Encryption

1.: Suppose we have a plaintext $m \in ℤ_{t}$ to encrypt.
2.: Randomly pick a vector $A \in ℤ_{q}^{k}$ (of length $k$ ) as a one-time public key (denoted as $A \leftarrow_{}^{$} ℤ_{q}^{k}$ ).
3.: Randomly pick a small one-time noise $e \in ℤ_{q}$ sampled from the Gaussian distribution $χ_{σ}$ (denoted as $e \leftarrow_{}^{χ_{σ}} ℤ_{q}$ ).
4.: Scale $m$ by $Δ$ , which is to compute $Δ \cdot m$ . This converts $m \in ℤ_{t}$ into $Δ \cdot m \in ℤ_{q}$ .
5.: Compute $b = A \cdot S + Δ \cdot m + e \in ℤ_{q}$ .

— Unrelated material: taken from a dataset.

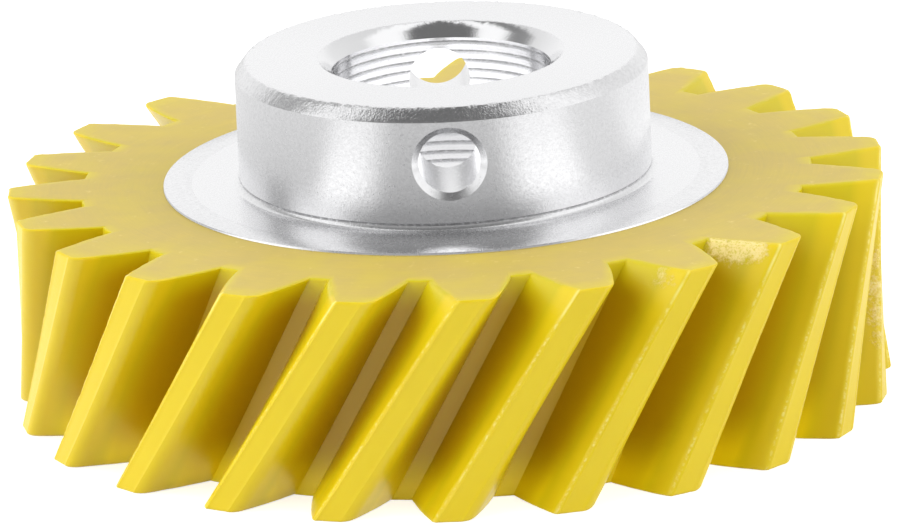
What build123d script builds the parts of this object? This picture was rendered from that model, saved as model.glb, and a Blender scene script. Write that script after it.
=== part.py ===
from build123d import *
import os
from math import cos, pi, sin

os.makedirs("parts", exist_ok=True)

# Mixer gear: a plastic rim with helical teeth, moulded round the flange of a turned aluminium hub.
# Millimetres. The bore runs along +Z, the origin is the centre of the bore at the flat underside, and the
# cross hole for the retaining pin runs along Y. Diameters are worked out from the bore outwards.

# Hub
BORE_DIAMETER = 15.0
BOSS_WALL = 6.6             # bore to the outside of the boss
FLANGE_LIP = 5.2            # outside of the boss to the edge of the flange
FLANGE_STEP = 0.2           # upper face of the flange above the upper face of the rim
BOSS_FILLET = 0.35          # where the boss meets the flange
BOSS_CHAMFER_WIDTH = 0.7
BOSS_CHAMFER_DEPTH = 0.9
MOUTH_CHAMFER_WIDTH = 0.9
MOUTH_CHAMFER_DEPTH = 1.0
LOWER_CHAMFER = 0.5         # edge of the bore on the underside

# Cross hole for the retaining pin, through both walls of the boss
PIN_HOLE_DIAMETER = 4.2
PIN_HOLE_CHAMFER = 0.45
WALL_BELOW_PIN_HOLE = 2.5   # flange to the hole
WALL_ABOVE_PIN_HOLE = 1.75  # hole to the top of the boss

# Toothed rim
RIM_WIDTH = 15.3            # underside to upper face
RIM_WALL = 5.7              # flange to the floor between two teeth
TOOTH_COUNT = 23
TOOTH_DEPTH = 5.0
TOOTH_HOLLOW = 0.5          # dip of the tips and of the floors at half the width of the rim
TIP_LAND = 2.5              # flat top of a tooth, across it on the end face
TOOTH_THICKNESS = 4.3       # tooth at half its depth, on the end face
ROOT_LAND = 1.3             # flat floor between two teeth, across it on the end face
LEAD = 275.5                # height in which a right-hand tooth would turn once round the gear
TOOTH_PHASE = 1.92          # degrees from the front pin hole to the nearest tooth, on the upper face

# The cutters run this far past the faces that they cut
OVERCUT = 1.0
FLANK_OVERRUN = 1.2         # side of a gap's cutter, as a multiple of the flank that it leaves
GAP_SECTION_COUNT = 5       # from which a gap's cutter is lofted

# Radii
bore_radius = BORE_DIAMETER / 2
boss_radius = bore_radius + BOSS_WALL
flange_radius = boss_radius + FLANGE_LIP
root_radius = flange_radius + RIM_WALL
tip_radius = root_radius + TOOTH_DEPTH
middle_radius = (root_radius + tip_radius) / 2

# Heights above the underside
flange_top = RIM_WIDTH + FLANGE_STEP
pin_hole_height = flange_top + WALL_BELOW_PIN_HOLE + PIN_HOLE_DIAMETER / 2
boss_top = flange_top + WALL_BELOW_PIN_HOLE + PIN_HOLE_DIAMETER + WALL_ABOVE_PIN_HOLE


# Hub: one turned piece, cross-drilled

with BuildPart() as hub:
    # Half section, turned about the axis of the bore
    with BuildSketch(Plane.XZ) as half_section:
        with BuildLine():
            Polyline(
                (bore_radius + LOWER_CHAMFER, 0),
                (flange_radius, 0),
                (flange_radius, flange_top),
                (boss_radius, flange_top),
                (boss_radius, boss_top - BOSS_CHAMFER_DEPTH),
                (boss_radius - BOSS_CHAMFER_WIDTH, boss_top),
                (bore_radius + MOUTH_CHAMFER_WIDTH, boss_top),
                (bore_radius, boss_top - MOUTH_CHAMFER_DEPTH),
                (bore_radius, LOWER_CHAMFER),
                close=True,
            )
        make_face()
        inner_corner = half_section.vertices().sort_by_distance((boss_radius, flange_top))[0]
        fillet(inner_corner, radius=BOSS_FILLET)
    revolve(axis=Axis.Z)
    # Cross hole, with its two outer edges chamfered
    with BuildSketch(Plane.XZ):
        with Locations((0, pin_hole_height)):
            Circle(PIN_HOLE_DIAMETER / 2)
    extrude(amount=boss_radius + OVERCUT, both=True, mode=Mode.SUBTRACT)
    curved_edges = hub.edges(Select.LAST).filter_by(GeomType.BSPLINE).group_by(Axis.Y)
    chamfer([curved_edges[0], curved_edges[-1]], length=PIN_HOLE_CHAMFER)
hub.part.label = "hub"
export_step(hub.part, "parts/hub.step")


# Gap between two teeth: sections from below the underside to above the upper face, each turned on from the last

# Half angles of the gap at the floor, at half depth and at the tips, in radians
half_pitch = pi / TOOTH_COUNT
floor_angle = ROOT_LAND / 2 / root_radius
middle_angle = half_pitch - TOOTH_THICKNESS / 2 / middle_radius
tip_angle = half_pitch - TIP_LAND / 2 / tip_radius

# On the upper face a gap lies half a pitch on from the tooth beside the front pin hole
gap_angle_above = -90 + TOOTH_PHASE + 180 / TOOTH_COUNT


def polar(radius, angle):
    """Point at a radius and an angle from +X."""
    return (radius * cos(angle), radius * sin(angle))


def dip(height):
    """How far the teeth are sunk at a height: an arc over the width of the rim."""
    return TOOTH_HOLLOW * (1 - (2 * height / RIM_WIDTH - 1) ** 2)


with BuildPart() as tooth_gap:
    for n in range(GAP_SECTION_COUNT):
        height = -OVERCUT + (RIM_WIDTH + 2 * OVERCUT) * n / (GAP_SECTION_COUNT - 1)
        turn = gap_angle_above + 360 * (height - RIM_WIDTH) / LEAD
        with BuildSketch(Plane((0, 0, height)).rotated((0, 0, turn))):
            with BuildLine():
                sides = []
                for side in (1, -1):
                    flank = ThreePointArc(
                        polar(root_radius - dip(height), side * floor_angle),
                        polar(middle_radius - dip(height), side * middle_angle),
                        polar(tip_radius - dip(height), side * tip_angle),
                        mode=Mode.PRIVATE,
                    )
                    # The same arc, run on past the tip circle so that the cutter comes out clear of it
                    sides.append(ThreePointArc(flank @ 0, flank @ 0.5, flank @ FLANK_OVERRUN))
                ThreePointArc(sides[0] @ 0, polar(root_radius - dip(height), 0), sides[1] @ 0)
                Line(sides[0] @ 1, sides[1] @ 1)
            make_face()
    loft()


# Toothed rim: a plain ring with a slightly hollow outside, and its gaps cut

with BuildPart() as toothed_rim:
    with BuildSketch(Plane.XZ):
        with BuildLine():
            lower_edge, upper_edge = (tip_radius, 0), (tip_radius, RIM_WIDTH)
            ThreePointArc(lower_edge, (tip_radius - TOOTH_HOLLOW, RIM_WIDTH / 2), upper_edge)
            Polyline(upper_edge, (flange_radius, RIM_WIDTH), (flange_radius, 0), lower_edge)
        make_face()
    revolve(axis=Axis.Z)
    with PolarLocations(0, TOOTH_COUNT):
        add(tooth_gap.part, mode=Mode.SUBTRACT)
toothed_rim.part.label = "toothed_rim"
export_step(toothed_rim.part, "parts/toothed_rim.step")
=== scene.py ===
"""Looks of the mixer gear: a turned aluminium hub and a hobbed plastic rim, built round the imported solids."""

import math

import bpy
import numpy as np
from bpy.props import FloatProperty, FloatVectorProperty, IntProperty, PointerProperty
from mathutils import Matrix, Vector


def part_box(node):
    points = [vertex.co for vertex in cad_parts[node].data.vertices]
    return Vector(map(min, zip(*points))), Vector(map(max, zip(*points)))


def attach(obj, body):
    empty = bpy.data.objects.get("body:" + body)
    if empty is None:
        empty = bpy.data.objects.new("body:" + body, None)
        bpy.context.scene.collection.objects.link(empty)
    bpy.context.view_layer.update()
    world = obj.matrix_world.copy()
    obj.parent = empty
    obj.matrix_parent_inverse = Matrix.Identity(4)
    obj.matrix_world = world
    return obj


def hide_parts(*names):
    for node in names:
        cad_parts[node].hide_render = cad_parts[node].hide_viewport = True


bl_info = {
    "name": "Mixer gear",
    "version": (1, 0, 0),
    "blender": (4, 5, 0),
    "location": "View3D > Sidebar > Mixer gear",
    "description": "Builds the hub and the toothed rim of a mixer gear, and the studio round them",
    "category": "Object",
}

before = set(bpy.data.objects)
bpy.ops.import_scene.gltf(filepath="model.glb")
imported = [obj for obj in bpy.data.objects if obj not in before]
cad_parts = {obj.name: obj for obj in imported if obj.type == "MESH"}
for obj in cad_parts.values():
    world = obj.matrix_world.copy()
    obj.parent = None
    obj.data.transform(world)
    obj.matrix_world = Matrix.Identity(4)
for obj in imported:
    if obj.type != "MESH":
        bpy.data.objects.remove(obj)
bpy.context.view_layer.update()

MM = 0.001
IMAGE_WIDTH = 900

HUB_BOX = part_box("hub")
RIM_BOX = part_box("toothed_rim")


# Sizes and colours that a user may change

def length(description, millimetres):
    """A length whose default is given in millimetres."""
    return FloatProperty(
        description=description, default=millimetres * MM, min=0.0, precision=5, subtype="DISTANCE",
        unit="LENGTH",
    )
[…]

The LWE encryption formula is summarized as follows:

$⟨$ Summary B-2.2 $⟩$ LWE Encryption

Initial Setup: $Δ = \frac{q}{t}$ , $S \leftarrow_{}^{$} ℤ_{2}^{k}$ , where $t$ divides $q$

Encryption Input: $m \in ℤ_{t}$ , $A \leftarrow_{}^{$} ℤ_{q}^{k}$ , $e \leftarrow_{}^{χ_{σ}} ℤ_{q}$